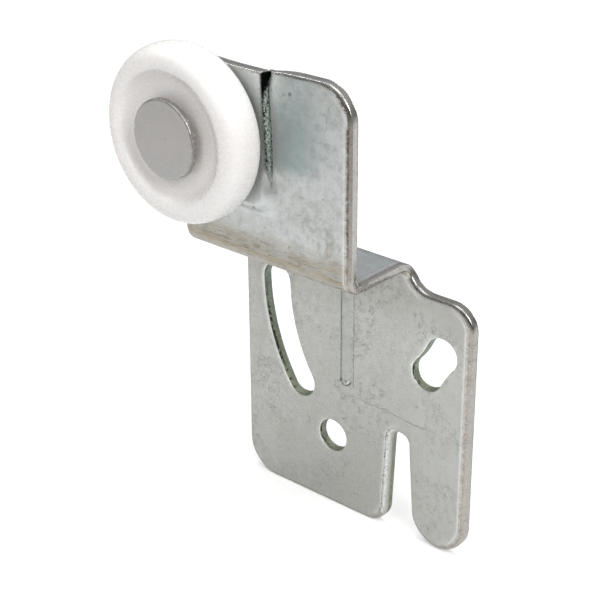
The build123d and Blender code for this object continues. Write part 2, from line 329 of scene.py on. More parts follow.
def front_raise(x, z):
    """How far the front of the upper plate stands forward of its plane.

    Beside the tear the pad drops straight into a rough crevice, and the sheet beyond it is drawn a
    little forward. Round the rest of the pad the front slopes down smoothly.
    """
    outside = pad_distance(x, z)
    torn = smoothstep(-6.5, -2.5, z)
    share = outside / tear_width(z)
    drawn = DRAW_RAISE * (1 - smoothstep(0.3, DRAW_REACH, outside))
    deepest = CREVICE_DEPTH * smoothstep(TOP_Z, TOP_Z - 0.5, z)
    rough = 0.14 * wobble(x, z, 0.0, 3.1, 31.0) + 0.1 * wobble(x, z, 0.0, 1.1, 33.0)
    crevice = (deepest + rough) * (1 - smoothstep(0.15, 1.1, share))
    bottom = drawn * smoothstep(0.2, 1.1, share) - crevice
    step = smoothstep(0.0, 0.4, share)
    split = PAD_RAISE * (1 - step) + bottom * step
    slope = PAD_RAISE * (1 - smoothstep(-0.9, 1.2, outside))
    return split * torn + slope * (1 - torn)


def back_raise(x, z):
    """How far the back face of the upper plate stands forward: one smooth draw round the pad."""
    outside = pad_distance(x, z)
    reach = 1.2 + (DRAW_REACH - 3.5) * smoothstep(-7.0, 0.0, z)
    return PAD_RAISE * (1 - smoothstep(-0.8, reach, outside))


def groove_depth(x, v):
    """Depth of the pressed groove, with a small curl of metal raised at its lower end."""
    left, right = GROOVE_X
    across = smoothstep(left - GROOVE_SIDE, left, x) * (1 - smoothstep(right, right + GROOVE_SIDE, x))
    down = smoothstep(GROOVE_BOTTOM_Z - 0.2, GROOVE_BOTTOM_Z + 0.2, v)
    up = 1 - smoothstep(V_BEND_DOWN, V_BEND_DOWN + 1.5, v)
    turn = x - left - 0.3 + 0.5 * (v - GROOVE_BOTTOM_Z)
    curl = np.exp(-(turn / 0.5) ** 2 - ((v - GROOVE_BOTTOM_Z + 0.1 * np.sin(4 * turn)) / 0.2) ** 2)
    return GROOVE_DEPTH * (across * down * up - 2.0 * curl)


def lowered(x, v):
    """The top edge is pulled down a little beside the tear."""
    pull = 0.26 * (1 - smoothstep(11.0, 15.0, x)) * smoothstep(-1.0, 7.0, x)
    return v - pull * smoothstep(V_TOP - 4.0, V_TOP, v)


def fold(x, v, depth):
    """Bend the flat sheet: depth is measured from its front face."""
    turn_down = (v - V_BEND_DOWN) / BEND_NEUTRAL
    turn_up = (v - V_BEND_UP) / BEND_NEUTRAL
    centre_down = (LOWER_Y - BEND_INSIDE, V_BEND_DOWN)
    centre_up = (UPPER_Y + BEND_OUTSIDE, LEDGE_BOTTOM_Z + BEND_OUTSIDE)
    down_radius = BEND_INSIDE + depth
    up_radius = BEND_OUTSIDE - depth
    zones = [v <= V_BEND_DOWN, v <= V_LEDGE, v <= V_BEND_UP, v <= V_UPPER]
    y_down = centre_down[0] + down_radius * np.cos(turn_down)
    z_down = centre_down[1] + down_radius * np.sin(turn_down)
    y_up = centre_up[0] - up_radius * np.sin(turn_up)
    z_up = centre_up[1] - up_radius * np.cos(turn_up)
    y_ledge = centre_down[0] - (v - V_LEDGE)
    y = np.select(zones, [LOWER_Y + depth, y_down, y_ledge, y_up], UPPER_Y + depth)
    z = np.select(zones, [v, z_down, LEDGE_BOTTOM_Z + depth, z_up], v - UPPER_SHIFT)
    return np.column_stack([x, y, z])


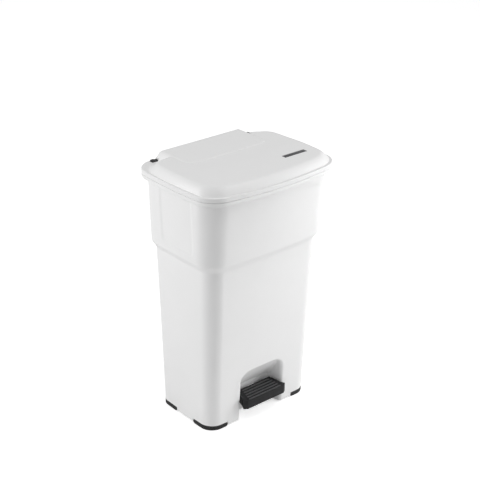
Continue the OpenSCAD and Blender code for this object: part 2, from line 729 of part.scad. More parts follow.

++++++++++

### What you have to do
Write the material out again in its entirety, exactly as shown.

### Written response
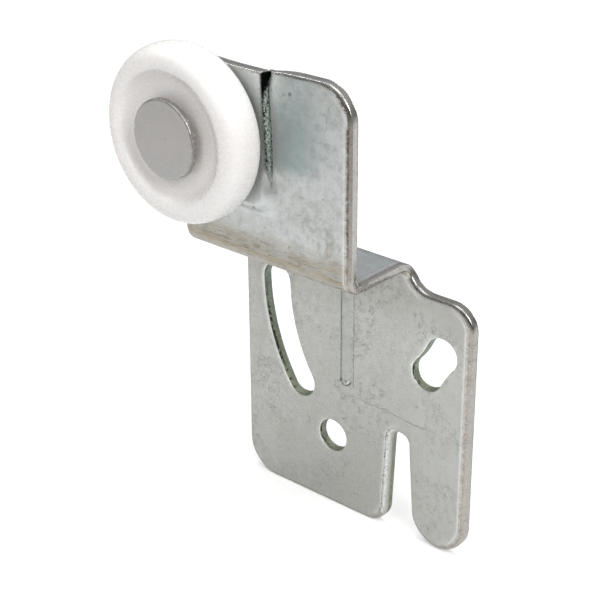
The build123d and Blender code for this object continues. Write part 2, from line 329 of scene.py on. More parts follow.
def front_raise(x, z):
    """How far the front of the upper plate stands forward of its plane.

    Beside the tear the pad drops straight into a rough crevice, and the sheet beyond it is drawn a
    little forward. Round the rest of the pad the front slopes down smoothly.
    """
    outside = pad_distance(x, z)
    torn = smoothstep(-6.5, -2.5, z)
    share = outside / tear_width(z)
    drawn = DRAW_RAISE * (1 - smoothstep(0.3, DRAW_REACH, outside))
    deepest = CREVICE_DEPTH * smoothstep(TOP_Z, TOP_Z - 0.5, z)
    rough = 0.14 * wobble(x, z, 0.0, 3.1, 31.0) + 0.1 * wobble(x, z, 0.0, 1.1, 33.0)
    crevice = (deepest + rough) * (1 - smoothstep(0.15, 1.1, share))
    bottom = drawn * smoothstep(0.2, 1.1, share) - crevice
    step = smoothstep(0.0, 0.4, share)
    split = PAD_RAISE * (1 - step) + bottom * step
    slope = PAD_RAISE * (1 - smoothstep(-0.9, 1.2, outside))
    return split * torn + slope * (1 - torn)


def back_raise(x, z):
    """How far the back face of the upper plate stands forward: one smooth draw round the pad."""
    outside = pad_distance(x, z)
    reach = 1.2 + (DRAW_REACH - 3.5) * smoothstep(-7.0, 0.0, z)
    return PAD_RAISE * (1 - smoothstep(-0.8, reach, outside))


def groove_depth(x, v):
    """Depth of the pressed groove, with a small curl of metal raised at its lower end."""
    left, right = GROOVE_X
    across = smoothstep(left - GROOVE_SIDE, left, x) * (1 - smoothstep(right, right + GROOVE_SIDE, x))
    down = smoothstep(GROOVE_BOTTOM_Z - 0.2, GROOVE_BOTTOM_Z + 0.2, v)
    up = 1 - smoothstep(V_BEND_DOWN, V_BEND_DOWN + 1.5, v)
    turn = x - left - 0.3 + 0.5 * (v - GROOVE_BOTTOM_Z)
    curl = np.exp(-(turn / 0.5) ** 2 - ((v - GROOVE_BOTTOM_Z + 0.1 * np.sin(4 * turn)) / 0.2) ** 2)
    return GROOVE_DEPTH * (across * down * up - 2.0 * curl)


def lowered(x, v):
    """The top edge is pulled down a little beside the tear."""
    pull = 0.26 * (1 - smoothstep(11.0, 15.0, x)) * smoothstep(-1.0, 7.0, x)
    return v - pull * smoothstep(V_TOP - 4.0, V_TOP, v)


def fold(x, v, depth):
    """Bend the flat sheet: depth is measured from its front face."""
    turn_down = (v - V_BEND_DOWN) / BEND_NEUTRAL
    turn_up = (v - V_BEND_UP) / BEND_NEUTRAL
    centre_down = (LOWER_Y - BEND_INSIDE, V_BEND_DOWN)
    centre_up = (UPPER_Y + BEND_OUTSIDE, LEDGE_BOTTOM_Z + BEND_OUTSIDE)
    down_radius = BEND_INSIDE + depth
    up_radius = BEND_OUTSIDE - depth
    zones = [v <= V_BEND_DOWN, v <= V_LEDGE, v <= V_BEND_UP, v <= V_UPPER]
    y_down = centre_down[0] + down_radius * np.cos(turn_down)
    z_down = centre_down[1] + down_radius * np.sin(turn_down)
    y_up = centre_up[0] - up_radius * np.sin(turn_up)
    z_up = centre_up[1] - up_radius * np.cos(turn_up)
    y_ledge = centre_down[0] - (v - V_LEDGE)
    y = np.select(zones, [LOWER_Y + depth, y_down, y_ledge, y_up], UPPER_Y + depth)
    z = np.select(zones, [v, z_down, LEDGE_BOTTOM_Z + depth, z_up], v - UPPER_SHIFT)
    return np.column_stack([x, y, z])


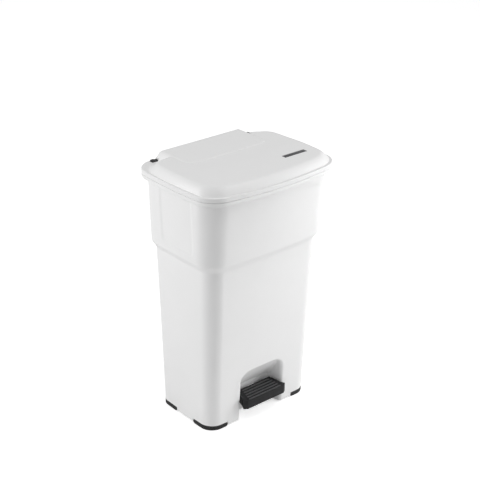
Continue the OpenSCAD and Blender code for this object: part 2, from line 729 of part.scad. More parts follow.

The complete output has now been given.